## start
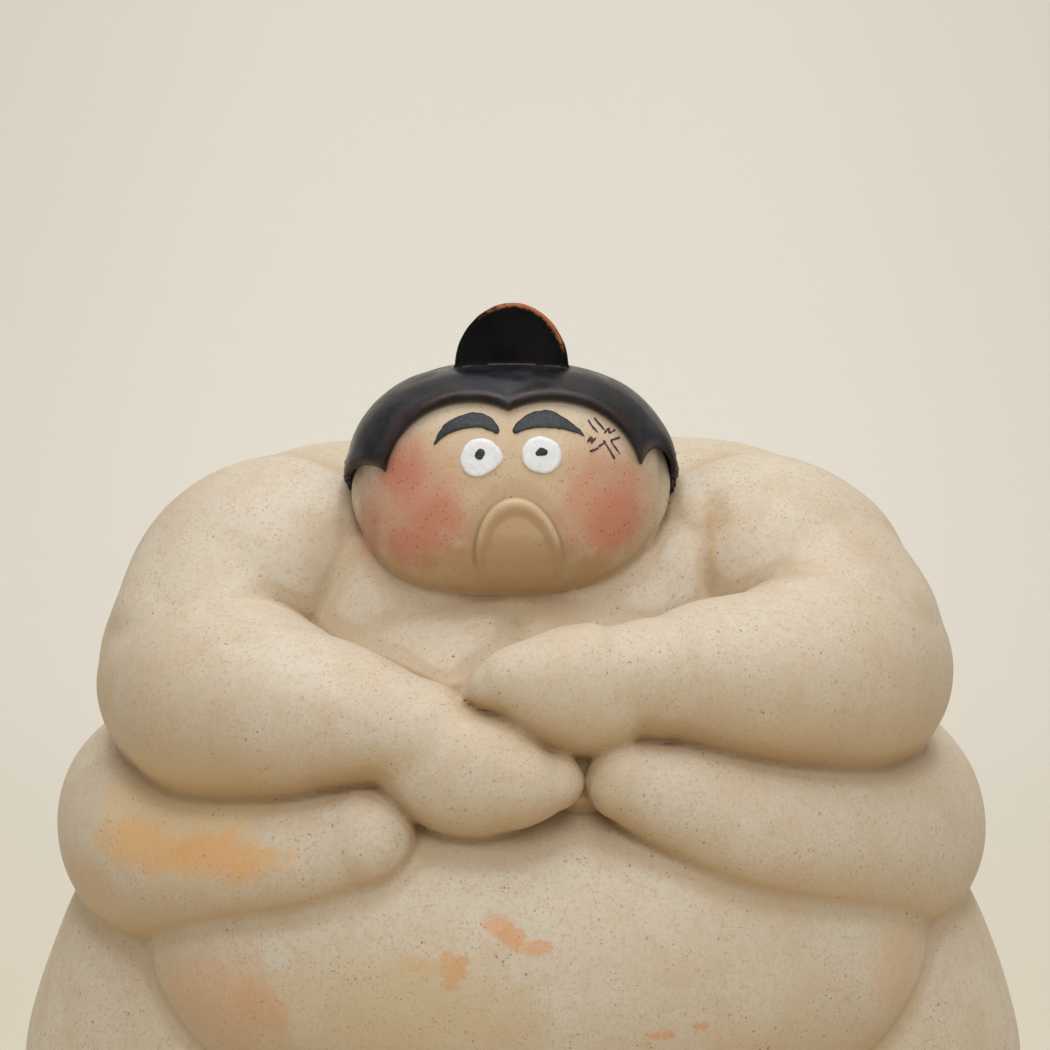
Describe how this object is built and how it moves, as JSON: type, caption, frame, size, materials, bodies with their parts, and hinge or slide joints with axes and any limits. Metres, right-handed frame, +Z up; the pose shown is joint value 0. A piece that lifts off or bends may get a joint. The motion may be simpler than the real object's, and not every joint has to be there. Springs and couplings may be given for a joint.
{
  "type": "sumo wrestler figurine",
  "caption": "Stoneware sumo wrestler figurine standing with folded arms, a huge belly, a tiny frowning head and black glazed hair.",
  "frame": {"origin": "on the table plane, under the middle of the figure's outline seen from above", "axes": "+Z up, the wrestler faces -Y, its left side is at +X"},
  "size_m": [0.1112, 0.082, 0.1206],
  "materials": {
    "clay": "matt speckled sandy stoneware with orange flashing",
    "black_glaze": "glossy black iron glaze, rusty where it is worn thin",
    "white_paint": "thick white dab, satin",
    "black_paint": "matt black oxide"
  },
  "bodies": {
    "root": {"torso": "clay", "right_arm": "clay", "left_arm": "clay", "right_hand": "clay", "left_hand": "clay", "right_side_roll": "clay", "left_side_roll": "clay", "belly": "clay", "right_leg": "clay", "left_leg": "clay", "right_foot": "clay", "left_foot": "clay", "mawashi_belt": "black_glaze", "mawashi_apron": "black_glaze", "mawashi_knot": "black_glaze", "head": "clay", "right_ear": "clay", "left_ear": "clay", "hair_cap": "black_glaze", "topknot": "black_glaze", "mouth": "clay", "right_eye_white": "white_paint", "right_pupil": "black_paint", "left_eye_white": "white_paint", "left_pupil": "black_paint", "right_brow": "black_paint", "left_brow": "black_paint"}
  },
  "joints": []
}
## end
*Instruction*
Please repeat the material above, word for word and in full.

*Answer to the task*
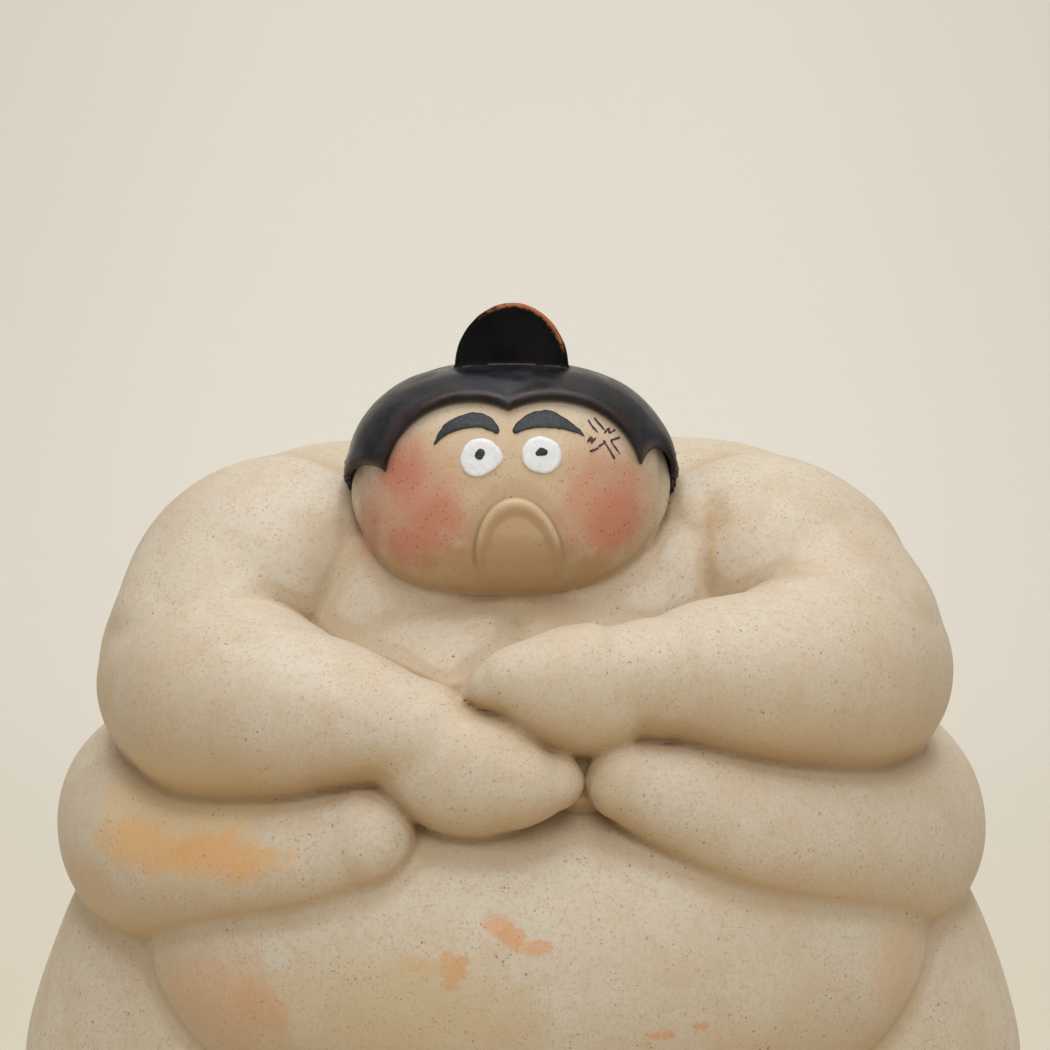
Describe how this object is built and how it moves, as JSON: type, caption, frame, size, materials, bodies with their parts, and hinge or slide joints with axes and any limits. Metres, right-handed frame, +Z up; the pose shown is joint value 0. A piece that lifts off or bends may get a joint. The motion may be simpler than the real object's, and not every joint has to be there. Springs and couplings may be given for a joint.
{
  "type": "sumo wrestler figurine",
  "caption": "Stoneware sumo wrestler figurine standing with folded arms, a huge belly, a tiny frowning head and black glazed hair.",
  "frame": {"origin": "on the table plane, under the middle of the figure's outline seen from above", "axes": "+Z up, the wrestler faces -Y, its left side is at +X"},
  "size_m": [0.1112, 0.082, 0.1206],
  "materials": {
    "clay": "matt speckled sandy stoneware with orange flashing",
    "black_glaze": "glossy black iron glaze, rusty where it is worn thin",
    "white_paint": "thick white dab, satin",
    "black_paint": "matt black oxide"
  },
  "bodies": {
    "root": {"torso": "clay", "right_arm": "clay", "left_arm": "clay", "right_hand": "clay", "left_hand": "clay", "right_side_roll": "clay", "left_side_roll": "clay", "belly": "clay", "right_leg": "clay", "left_leg": "clay", "right_foot": "clay", "left_foot": "clay", "mawashi_belt": "black_glaze", "mawashi_apron": "black_glaze", "mawashi_knot": "black_glaze", "head": "clay", "right_ear": "clay", "left_ear": "clay", "hair_cap": "black_glaze", "topknot": "black_glaze", "mouth": "clay", "right_eye_white": "white_paint", "right_pupil": "black_paint", "left_eye_white": "white_paint", "left_pupil": "black_paint", "right_brow": "black_paint", "left_brow": "black_paint"}
  },
  "joints": []
}